Source data:
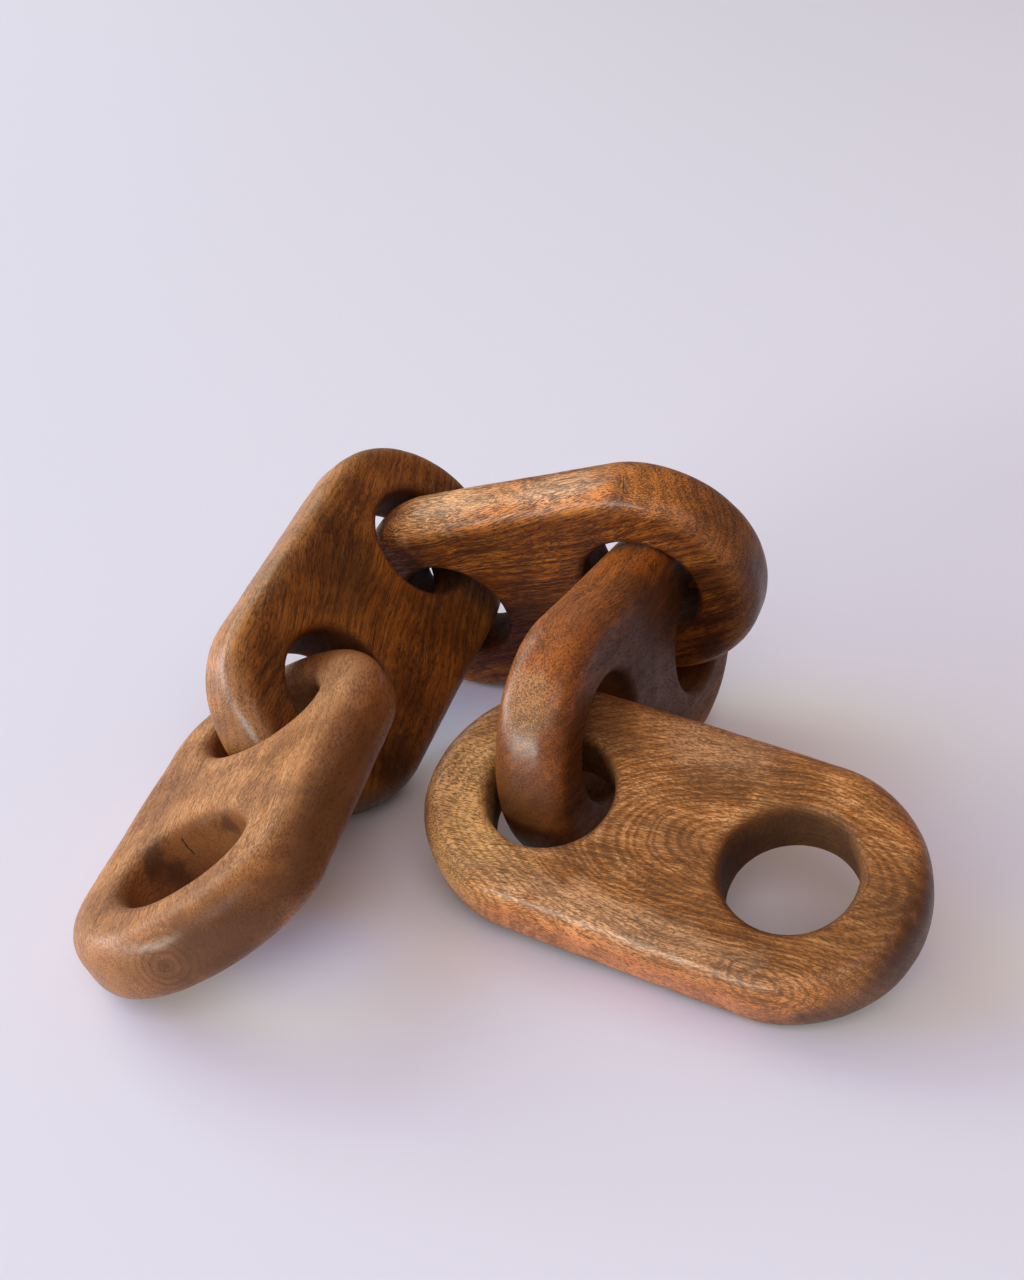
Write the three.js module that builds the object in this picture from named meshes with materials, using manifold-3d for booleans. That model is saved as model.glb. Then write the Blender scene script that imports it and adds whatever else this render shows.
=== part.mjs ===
// Wooden chain of five carved links
//
// Every link is the same plank with full round ends, softly rounded edges and
// two round holes. Each link passes through a hole of the next one. The chain
// lies loose on a table, bent back on itself: the first link lies tilted, the
// second leans, the third and fourth stand on their long edges, and the fifth
// lies tilted over the lower rail of the fourth.
// Millimetres, +Z up. The table is at z = 0 and the chain is centred over the
// origin. A link's own x axis runs along its length, y across its width and z
// through its thickness. Its head is its +x end and its tail is its -x end,
// and the head hole of each link holds the tail of the next one.

import * as THREE from "three";
import { mergeVertices } from "three/addons/utils/BufferGeometryUtils.js";
import Module from "manifold-3d";

const wasm = await Module();
wasm.setup();

// Driving dimensions of one link

const linkLength = 150;
const linkThickness = 22.5;
const sideWood = 19.5;
const endWood = 19;
const edgeRollWidth = 6.5;
const edgeRollDepth = 8.5;
const rimRollWidth = 2.6;
const rimRollDepth = 3;

// Play of the wood beside a hole in the neighbour's hole, which passes it
// whichever way it is turned, and the least room left where two links touch

const linkPlay = 8.2;
const linkClearance = 0.3;

// Fineness of the facets

const endArcSegments = 11;
const edgeRollSegments = 3;
const holeSegments = 28;
const rimRollSegments = 3;

// Sizes that follow: the holes pass the wood of the neighbours, the plank is
// as wide as a hole with its wood on both sides, and the rail reach goes from
// a hole's centre to the middle of the wood beside it

const holeDiameter = Math.hypot(sideWood, linkThickness) + linkPlay;
const holeInset = endWood + holeDiameter / 2;
const linkWidth = holeDiameter + 2 * sideWood;
const railReach = (holeDiameter + sideWood) / 2;

// How each link lies, in degrees: yaw turns it on the table, rise lifts its
// head end and roll turns it about its own length. The fourth link stands on
// its edge as given. Of each other link one angle, named in the joint below,
// is only about right and is found from the hole that the link hangs in.

const poses = {
  link_1_left_end: { yaw: 79.5, rise: 2, roll: -29.5 },
  link_2_leaning: { yaw: 70.5, rise: 15, roll: 46.5 },
  link_3_on_edge: { yaw: -30, rise: 20.5, roll: -70 },
  link_4_crossing: { yaw: -115.5, rise: 0, roll: -84.5 },
  link_5_right_end: { yaw: -30, rise: -2, roll: 27.5 },
};

// Where the hole of a link lies from the hole of the neighbour that it hangs
// in, across the table and above it, as shares of the rail reach. The link is
// turned about the found angle to come to that height, and then drawn along
// the table in a heading in degrees until it meets the neighbour.

const joints = {
  threeInFour: { across: [-0.23, -0.09], above: 0.86, found: "rise", drawn: 90 },
  twoInThree: { across: [-0.74, 0.01], above: 0.49, found: "rise", drawn: 180 },
  oneInTwo: { across: [-0.37, -0.64], above: -0.15, found: "rise", drawn: 90 },
  fiveInFour: { across: [-0.24, -0.85], above: -0.38, found: "roll", drawn: -90 },
};

// How far a link may turn to find its angle, the fineness of that angle, both
// in degrees, and the step in which it is drawn along the table

const turnRange = 12;
const turnStep = 0.01;
const drawStep = 0.25;

// Colour of the oiled wood

const woodColours = {
  link_1_left_end: 0x8f5f3e,
  link_2_leaning: 0x6e3f22,
  link_3_on_edge: 0x84512f,
  link_4_crossing: 0x754428,
  link_5_right_end: 0x8c5c36,
};
const woodRoughness = 0.5;

// Plank with full round ends and rounded edges

function plankGeometry() {
  const endRadius = linkWidth / 2;
  const endCentre = linkLength / 2 - endRadius;
  const outline = new THREE.Shape();
  outline.absarc(endCentre, 0, endRadius, -Math.PI / 2, Math.PI / 2);
  outline.absarc(-endCentre, 0, endRadius, Math.PI / 2, (3 * Math.PI) / 2);
  outline.closePath();
  const flatSide = linkThickness - 2 * edgeRollDepth;
  const geometry = new THREE.ExtrudeGeometry(outline, {
    depth: flatSide,
    curveSegments: endArcSegments,
    bevelThickness: edgeRollDepth,
    bevelSize: edgeRollWidth,
    bevelOffset: -edgeRollWidth,
    bevelSegments: edgeRollSegments,
  });
  geometry.translate(0, 0, -flatSide / 2);
  return geometry;
}

// Cutter for one hole: a straight bore that opens out in a rounded rim at
// both faces

function holeCutterGeometry() {
  const face = linkThickness / 2;
  const rimRadius = holeDiameter / 2 + rimRollWidth;
  const overrun = 1;
  const upperRim = [];
  for (let step = 0; step <= rimRollSegments; step += 1) {
    const angle = ((Math.PI / 2) * step) / rimRollSegments;
    const radius = rimRadius - rimRollWidth * Math.cos(angle);
    const height = face - rimRollDepth * (1 - Math.sin(angle));
    upperRim.push(new THREE.Vector2(radius, height));
  }
  const lowerRim = upperRim.map((point) => new THREE.Vector2(point.x, -point.y)).reverse();
  const profile = [
    new THREE.Vector2(0, -face - overrun),
    new THREE.Vector2(rimRadius, -face - overrun),
    ...lowerRim,
    ...upperRim,
    new THREE.Vector2(rimRadius, face + overrun),
    new THREE.Vector2(0, face + overrun),
  ];
  const geometry = new THREE.LatheGeometry(profile, holeSegments);
  geometry.rotateX(Math.PI / 2);
  return geometry;
}

// Closed solid from a geometry, and a geometry from a solid

function solidFromGeometry(geometry) {
  const bare = geometry.clone();
  bare.deleteAttribute("normal");
  bare.deleteAttribute("uv");
  const merged = mergeVertices(bare, 1e-4);
  const vertProperties = new Float32Array(merged.attributes.position.array);
  const triVerts = new Uint32Array(merged.index.array);
  const mesh = new wasm.Mesh({ numProp: 3, vertProperties, triVerts });
  return new wasm.Manifold(mesh);
}

function geometryFromSolid(solid) {
  const mesh = solid.getMesh();
  const geometry = new THREE.BufferGeometry();
  geometry.setAttribute("position", new THREE.BufferAttribute(mesh.vertProperties, 3));
  geometry.setIndex(new THREE.BufferAttribute(mesh.triVerts, 1));
  geometry.computeVertexNormals();
  return geometry;
}

// One link in its own frame

function linkGeometry() {
  let link = solidFromGeometry(plankGeometry());
  for (const end of [-1, 1]) {
    const cutter = holeCutterGeometry();
    cutter.translate(end * (linkLength / 2 - holeInset), 0, 0);
    link = link.subtract(solidFromGeometry(cutter));
  }
  return geometryFromSolid(link);
}

const plainLink = linkGeometry();

// A link as a mesh, turned to its pose and standing on the table

function turnedLink(name) {
  const material = new THREE.MeshStandardMaterial({
    color: woodColours[name],
    roughness: woodRoughness,
    metalness: 0,
  });
  const link = new THREE.Mesh(plainLink, material);
  link.name = name;
  turnTo(link, poses[name]);
  return link;
}

function turnTo(link, pose) {
  link.rotation.set(
    THREE.MathUtils.degToRad(pose.roll),
    THREE.MathUtils.degToRad(-pose.rise),
    THREE.MathUtils.degToRad(pose.yaw),
    "ZYX",
  );
  link.position.z = 0;
  link.position.z = -lowestPoint(link);
}

function placedGeometry(link) {
  link.updateMatrix();
  return link.geometry.clone().applyMatrix4(link.matrix);
}

function lowestPoint(link) {
  const placed = placedGeometry(link);
  placed.computeBoundingBox();
  return placed.boundingBox.min.z;
}

// Centre of a link's hole, with end = 1 for the head and -1 for the tail

function holeCentre(link, end) {
  link.updateMatrix();
  const centre = new THREE.Vector3(end * (linkLength / 2 - holeInset), 0, 0);
  return centre.applyMatrix4(link.matrix);
}

// Hang a link by one of its holes in the neighbour: turn it to bring the hole
// to its height, put it beside the neighbour's hole and draw it up

function hangInto(link, end, neighbour, joint) {
  const target = holeCentre(neighbour, -end);
  turnToHeight(link, end, joint.found, target.z + joint.above * railReach);
  const own = holeCentre(link, end);
  link.position.x += target.x + joint.across[0] * railReach - own.x;
  link.position.y += target.y + joint.across[1] * railReach - own.y;
  drawUp(link, neighbour, joint.drawn);
}

// Turn a link about one of its angles, which raises the hole as it grows,
// until the hole is at the wanted height

function turnToHeight(link, end, angle, height) {
  const pose = { ...poses[link.name] };
  let low = pose[angle] - turnRange;
  let high = pose[angle] + turnRange;
  while (high - low > turnStep) {
    pose[angle] = (low + high) / 2;
    turnTo(link, pose);
    if (holeCentre(link, end).z < height) {
      low = pose[angle];
    } else {
      high = pose[angle];
    }
  }
}

// Draw a link along the table until it meets the neighbour, or back until it
// is clear of it

function drawUp(link, neighbour, heading) {
  const angle = THREE.MathUtils.degToRad(heading);
  const step = new THREE.Vector3(Math.cos(angle), Math.sin(angle), 0).multiplyScalar(drawStep);
  const own = solidFromGeometry(placedGeometry(link));
  const other = solidFromGeometry(placedGeometry(neighbour));
  const clearAfter = (steps) => {
    const moved = own.translate(step.clone().multiplyScalar(steps).toArray());
    return moved.minGap(other, 2 * linkClearance) >= linkClearance;
  };
  const mostSteps = railReach / drawStep;
  let steps = 0;
  while (steps > -mostSteps && !clearAfter(steps)) {
    steps -= 1;
  }
  while (steps < mostSteps && clearAfter(steps + 1)) {
    steps += 1;
  }
  link.position.addScaledVector(step, steps);
}

const link1 = turnedLink("link_1_left_end");
const link2 = turnedLink("link_2_leaning");
const link3 = turnedLink("link_3_on_edge");
const link4 = turnedLink("link_4_crossing");
const link5 = turnedLink("link_5_right_end");

hangInto(link3, 1, link4, joints.threeInFour);
hangInto(link2, 1, link3, joints.twoInThree);
hangInto(link1, 1, link2, joints.oneInTwo);
hangInto(link5, -1, link4, joints.fiveInFour);

const chain = new THREE.Group();
chain.add(link1, link2, link3, link4, link5);

// Centre the chain over the origin

const box = new THREE.Box3().setFromObject(chain, true);
const middle = box.getCenter(new THREE.Vector3());
for (const link of chain.children) {
  link.position.x -= middle.x;
  link.position.y -= middle.y;
}

export default chain;
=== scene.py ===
"""Carved wooden chain: five chunky links of oiled mango wood on a pale table.

The chain lies loose and bent back on itself. Every link is one plank with full
round ends, softly rolled edges and two round holes, carved and sanded by hand,
and each link hangs in the next one. Everything is in metres, in the frame of
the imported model, and each link takes the place of its CAD node.
"""

from __future__ import annotations

import logging
import math
from dataclasses import dataclass
from enum import Enum
from typing import Any

import bpy
import numpy as np
from mathutils import Euler, Matrix, Vector

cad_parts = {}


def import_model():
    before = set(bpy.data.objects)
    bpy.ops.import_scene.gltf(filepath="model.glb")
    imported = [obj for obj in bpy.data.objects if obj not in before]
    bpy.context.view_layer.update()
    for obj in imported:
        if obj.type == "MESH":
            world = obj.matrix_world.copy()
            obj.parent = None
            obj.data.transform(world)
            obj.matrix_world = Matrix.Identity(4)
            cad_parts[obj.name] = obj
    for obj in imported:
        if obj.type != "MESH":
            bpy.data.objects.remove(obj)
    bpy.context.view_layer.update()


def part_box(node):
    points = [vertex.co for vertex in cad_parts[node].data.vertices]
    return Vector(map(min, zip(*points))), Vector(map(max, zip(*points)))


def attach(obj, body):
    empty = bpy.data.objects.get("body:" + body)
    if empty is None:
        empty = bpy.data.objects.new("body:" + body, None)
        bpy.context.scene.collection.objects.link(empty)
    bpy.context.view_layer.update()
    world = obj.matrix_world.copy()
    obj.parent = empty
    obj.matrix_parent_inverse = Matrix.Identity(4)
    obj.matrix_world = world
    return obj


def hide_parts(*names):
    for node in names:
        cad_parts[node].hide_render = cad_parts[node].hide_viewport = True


LOG = logging.getLogger("carved_chain")
MM = 0.001

# Marks of mango wood, as length and width in millimetres. The pores are about
# 0.2 mm wide in the real wood and are drawn a little coarser, so that they show.
FIBRES = (14.0, 0.6)
BANDS = (36.0, 1.8)
SPECKS = (1.2, 0.34)
PORE_PATCHES = (22.0, 8.0)
STREAK_WIDTH = 0.36

# Slow changes in the wood, in changes a millimetre
GRAIN_BENDS = (0.018, 0.03, 0.03)  # every 55 mm along the plank and 33 mm across
HEARTWOOD_DRIFT = 0.035  # every 29 mm
OIL_CLOUDS = 0.07  # every 14 mm
STAIN_AND_LIGHT_RAGS = 0.13  # every 8 mm
OIL_WEAR = 0.12  # every 8 mm
KNOT_RIPPLES = 0.25  # every 4 mm
CRACK_JITTER = 0.5  # every 2 mm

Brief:
Restate the first line and every line after it, word for word, stopping once the line with "tail of the next one." is done.

Finished task:
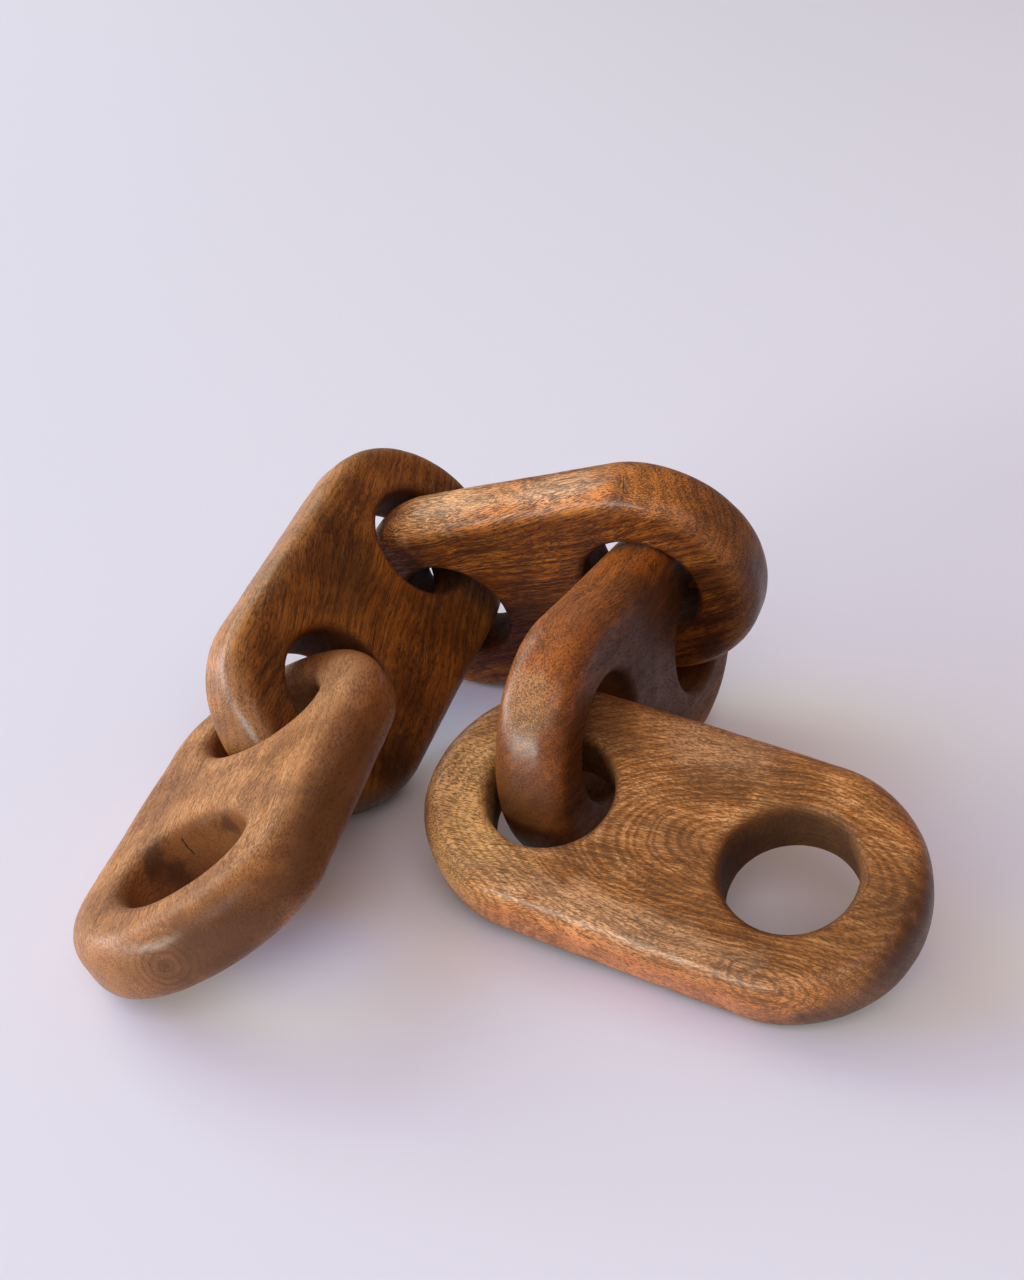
Write the three.js module that builds the object in this picture from named meshes with materials, using manifold-3d for booleans. That model is saved as model.glb. Then write the Blender scene script that imports it and adds whatever else this render shows.
=== part.mjs ===
// Wooden chain of five carved links
//
// Every link is the same plank with full round ends, softly rounded edges and
// two round holes. Each link passes through a hole of the next one. The chain
// lies loose on a table, bent back on itself: the first link lies tilted, the
// second leans, the third and fourth stand on their long edges, and the fifth
// lies tilted over the lower rail of the fourth.
// Millimetres, +Z up. The table is at z = 0 and the chain is centred over the
// origin. A link's own x axis runs along its length, y across its width and z
// through its thickness. Its head is its +x end and its tail is its -x end,
// and the head hole of each link holds the tail of the next one.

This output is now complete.